Pricing your online course is where confidence tends to wobble. Go too low and you signal low value, leave money on the table, and attract less committed students. Go too high without the goods to back it and you stall. Here's how to land on a number that's both fair and profitable.
Price on outcome, not length The most common pricing mistake is charging by video hours. Students don't buy length, they buy a result. A two-hour course that lands someone their first client is worth far more than a twenty-hour course that meanders. Ask: what is the transformation worth to the buyer?
Understand the rough tiers Course pricing tends to cluster into bands: - Low ($20 to $50): a focused, single-skill course or a tripwire offer - Mid ($100 to $300): a comprehensive course solving a real, valuable problem - Premium ($500+): courses with coaching, community, or a high-stakes outcome like career or income change
Most solo creators underprice. If your course genuinely delivers a meaningful result, the mid tier is often more appropriate than you think.
Factor in support and bonuses Live Q&A calls, a private community, templates, and feedback all justify a higher price and improve results. Bundling these is often better than discounting the core price.
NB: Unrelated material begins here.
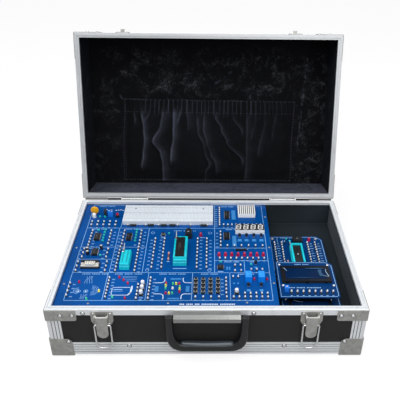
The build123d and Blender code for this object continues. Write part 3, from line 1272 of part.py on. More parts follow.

Test before you discount Resist launching at a deep discount out of fear. A modest founding-member price during your first launch rewards early students and gives you proof and testimonials, without permanently anchoring your course as 'cheap.'
A simple gut check - Would your ideal student pay this happily for the result you promise? - Does the price let you afford to market the course profitably? - Are you pricing from fear, or from the value you deliver?
Set your price from the outcome you create, support it with real extras, and you'll find a number that respects both your work and your students.